If Schneiderman and Harris sign on, it’s possible that all 50 states will participate in the largest industry settlement since the multistate deal with tobacco companies in 1998.

The five banks at the heart of the settlement -- Wells Fargo, Bank of America, JPMorgan Chase, Ally Financial and Citigroup -- faced a public uproar in late 2010 when it became clear that the legal paperwork in numerous foreclosures cases around the country included flawed and fraudulent documentation. Those revelations about so-called robo-signing led to settlement talks, which have dragged on over the past year because of the number of parties involved and the complexity of the issues at hand.

The pending deal would force the lenders to revamp the how they interact with troubled homeowners and would bar them from trying to foreclose on borrowers while simultaneously negotiating mortgage modifications. In addition, firms would have to make sure borrowers have a single point of contact rather than be shuttled to different employees with each interaction.

Officials say it would also include about $17 billion that would go toward foreclosure prevention measures, such as lowering the loan balance for borrowers who owe more than their homes are worth. Other provisions could lower interest rates on homeowners who are current on their loans. In addition, as many as 750,000 borrowers who lost their homes to foreclosure since 2008 would be eligible for payouts of about $2,000 each, without surrendering the right to join future lawsuits, state officials said.

The reaction from some community groups was overall positive, although some wondered whether the settlement actually helps homeowners.

Ira Rheingold, director of the National Association of Consumer Advocates, said two of the most important parts of the settlement are its provisions for principal reduction and the preservation of individual homeowners’ right to take legal action against banks for wrongful foreclosures even after they receive a lump sum in damages.

“As long as homeowners can still go after banks, I think that’s okay,” Rheingold said. “The most important part of the settlement for me is that we will have rules about how servicers interact with consumers. In my mind, the actual check written out is small solace to people who have lost their homes.”

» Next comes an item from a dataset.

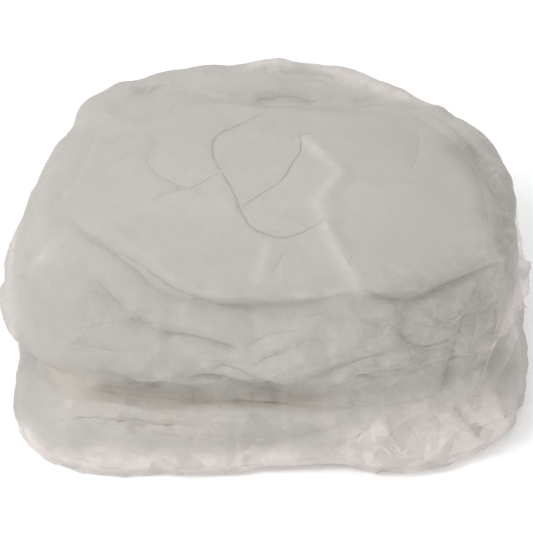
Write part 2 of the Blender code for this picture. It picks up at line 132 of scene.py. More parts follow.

Rheingold said the agreement has its flaws: It would not mandate principle reduction for mortgages that are owned by private investors or by Fannie Mae and Freddie Mac, for example, and it’s unclear how the settlement’s homeowner protections would be enforced.

“It’s not going to solve all the problems we have right now,” he said. “There’s a long way to go still to undo all the damage that was done.”

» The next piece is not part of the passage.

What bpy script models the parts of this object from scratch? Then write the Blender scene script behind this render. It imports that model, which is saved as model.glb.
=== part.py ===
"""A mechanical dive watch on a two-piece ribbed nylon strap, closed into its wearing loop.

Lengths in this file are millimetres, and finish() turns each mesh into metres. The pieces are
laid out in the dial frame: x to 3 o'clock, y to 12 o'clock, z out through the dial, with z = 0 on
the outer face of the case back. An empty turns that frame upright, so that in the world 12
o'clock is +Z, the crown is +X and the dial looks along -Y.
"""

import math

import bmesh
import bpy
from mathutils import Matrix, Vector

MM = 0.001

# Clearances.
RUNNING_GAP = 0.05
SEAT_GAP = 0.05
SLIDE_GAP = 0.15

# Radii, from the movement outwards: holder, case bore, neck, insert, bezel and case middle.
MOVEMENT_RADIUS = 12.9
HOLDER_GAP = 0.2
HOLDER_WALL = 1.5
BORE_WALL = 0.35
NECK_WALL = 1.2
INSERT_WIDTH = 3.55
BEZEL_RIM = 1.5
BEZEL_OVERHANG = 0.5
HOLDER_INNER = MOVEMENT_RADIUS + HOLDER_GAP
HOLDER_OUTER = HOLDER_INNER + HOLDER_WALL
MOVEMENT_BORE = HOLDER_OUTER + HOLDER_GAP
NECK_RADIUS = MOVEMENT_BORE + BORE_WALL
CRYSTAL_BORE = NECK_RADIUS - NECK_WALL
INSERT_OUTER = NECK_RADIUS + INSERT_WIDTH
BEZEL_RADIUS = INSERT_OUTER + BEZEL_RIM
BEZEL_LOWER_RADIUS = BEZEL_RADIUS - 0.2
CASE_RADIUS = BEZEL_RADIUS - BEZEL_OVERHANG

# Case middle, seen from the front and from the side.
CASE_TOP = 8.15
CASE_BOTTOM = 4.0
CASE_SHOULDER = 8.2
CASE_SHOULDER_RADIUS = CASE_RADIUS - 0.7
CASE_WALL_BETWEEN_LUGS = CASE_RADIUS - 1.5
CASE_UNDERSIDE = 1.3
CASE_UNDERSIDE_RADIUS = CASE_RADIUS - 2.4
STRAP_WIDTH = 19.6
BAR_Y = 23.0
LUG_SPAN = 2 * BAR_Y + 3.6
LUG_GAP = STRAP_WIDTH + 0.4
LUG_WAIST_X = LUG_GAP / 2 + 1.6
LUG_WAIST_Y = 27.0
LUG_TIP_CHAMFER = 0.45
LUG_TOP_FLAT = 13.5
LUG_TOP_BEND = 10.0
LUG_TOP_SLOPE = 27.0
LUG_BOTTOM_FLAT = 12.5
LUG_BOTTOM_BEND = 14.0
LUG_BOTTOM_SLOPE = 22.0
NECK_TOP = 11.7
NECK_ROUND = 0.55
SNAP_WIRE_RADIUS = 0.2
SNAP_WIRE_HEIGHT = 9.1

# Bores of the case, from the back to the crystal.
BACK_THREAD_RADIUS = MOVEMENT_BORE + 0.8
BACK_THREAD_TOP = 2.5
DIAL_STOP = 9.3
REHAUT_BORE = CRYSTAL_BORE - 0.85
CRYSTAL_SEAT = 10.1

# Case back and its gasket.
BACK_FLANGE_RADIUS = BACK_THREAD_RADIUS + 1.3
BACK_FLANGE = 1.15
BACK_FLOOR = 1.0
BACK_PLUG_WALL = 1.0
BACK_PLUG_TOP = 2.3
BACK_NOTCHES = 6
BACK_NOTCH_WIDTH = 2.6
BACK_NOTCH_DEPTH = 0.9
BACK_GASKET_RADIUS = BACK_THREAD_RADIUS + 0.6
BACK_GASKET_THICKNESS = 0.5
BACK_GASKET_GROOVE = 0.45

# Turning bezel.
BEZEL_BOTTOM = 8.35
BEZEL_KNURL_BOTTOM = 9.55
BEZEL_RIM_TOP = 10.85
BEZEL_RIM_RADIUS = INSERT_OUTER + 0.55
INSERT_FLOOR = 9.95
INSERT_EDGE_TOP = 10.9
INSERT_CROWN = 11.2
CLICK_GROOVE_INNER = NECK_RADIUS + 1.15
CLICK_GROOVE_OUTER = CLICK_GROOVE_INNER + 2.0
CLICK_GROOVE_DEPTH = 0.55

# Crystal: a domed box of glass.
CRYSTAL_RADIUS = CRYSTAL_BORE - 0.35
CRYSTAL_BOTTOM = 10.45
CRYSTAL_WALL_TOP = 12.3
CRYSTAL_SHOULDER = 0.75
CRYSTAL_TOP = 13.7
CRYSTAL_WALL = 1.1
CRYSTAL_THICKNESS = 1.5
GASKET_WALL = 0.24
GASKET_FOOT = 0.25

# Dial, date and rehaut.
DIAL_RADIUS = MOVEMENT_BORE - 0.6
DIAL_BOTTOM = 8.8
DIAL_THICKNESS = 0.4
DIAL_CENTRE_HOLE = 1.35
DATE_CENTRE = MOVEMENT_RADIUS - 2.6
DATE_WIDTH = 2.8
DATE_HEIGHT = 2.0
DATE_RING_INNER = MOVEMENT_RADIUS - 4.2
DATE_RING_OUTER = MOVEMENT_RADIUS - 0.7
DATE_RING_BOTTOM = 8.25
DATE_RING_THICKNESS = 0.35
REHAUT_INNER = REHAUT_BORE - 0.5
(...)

Other legal experts were cautious in their optimism, pointing to the 2008 settlement with Countrywide, which some say failed to prevent mass foreclosures. Countrywide became one of the nation’s biggest subprime lenders. Officials said the firm’s loan officers and mortgage brokers would change a loan’s interest rate and other fees regardless of a borrower’s credit rating and that the company targeted black and Hispanic homebuyers for especially risky subprime loans. Bank of America bought the mortgage lender just before the practices were discovered.

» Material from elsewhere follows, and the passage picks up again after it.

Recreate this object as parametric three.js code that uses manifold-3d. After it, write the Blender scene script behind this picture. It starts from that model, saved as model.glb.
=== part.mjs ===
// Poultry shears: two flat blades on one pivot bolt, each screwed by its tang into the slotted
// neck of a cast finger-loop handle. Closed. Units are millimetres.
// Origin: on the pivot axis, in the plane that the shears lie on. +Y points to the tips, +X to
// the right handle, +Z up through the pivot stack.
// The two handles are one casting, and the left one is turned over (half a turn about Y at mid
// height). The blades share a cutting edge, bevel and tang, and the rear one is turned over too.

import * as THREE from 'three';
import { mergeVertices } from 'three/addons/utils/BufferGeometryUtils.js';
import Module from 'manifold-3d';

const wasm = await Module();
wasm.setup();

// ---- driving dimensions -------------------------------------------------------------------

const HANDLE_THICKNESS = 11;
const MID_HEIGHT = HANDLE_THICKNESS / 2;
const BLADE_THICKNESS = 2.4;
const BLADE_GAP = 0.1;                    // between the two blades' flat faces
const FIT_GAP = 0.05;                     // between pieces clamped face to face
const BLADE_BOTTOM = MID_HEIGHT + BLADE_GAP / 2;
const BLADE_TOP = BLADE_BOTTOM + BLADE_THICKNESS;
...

“I haven’t seen the final agreement, but my basic concerns is will the money trickle down to homeowners?” said Dustin Zacks, an attorney with Ice Legal in Florida. “I have serious doubts that it will. The previous suit between Countrywide and the California Attorney General --I have yet to meet a single homeowner who has benefited from that


John Taylor, head of the National Community Reinvestment Coalition, said that the agreement would provide substantial foreclosure relief when taken together with proposals for mortgage relief by the Obama administration.

Last week, President Obama urged Congress to pass a measure allowing homeowners who are current in their mortgages to refinance at today’s record-low interest rates. In January, the president relaxed rules on a federal loan modification program for underwater homeowners.

“The more initiatives there are, the more likely it is that we’re going to nip this foreclosure crisis in the bud,” Taylor said. “Homes that continue to lose value just means more loss of equity, less consumer spending and less hiring…and that has a pervasive effect on our economy.”

Officials from the Department of Housing and Urban Development and the Justice Department, along with the state attorneys general leading the settlement talks, insist that the deal would provide immediate and much-needed relief to homeowners and improve the broken mortgage servicing system.

They have tapped North Carolina Bank Commissioner Joseph Smith to serve as a full-time monitor to ensure that the banks abide by the terms of the settlement. Obama nominated Smith in November 2010 to lead the Federal Housing Finance Agency, which oversees government-backed mortgage giants Fannie Mae and Freddie Mac. Smith’s nomination failed after Senate Republicans refused to confirm him.

The new position will be paid for by the banks under the terms of the pending settlement.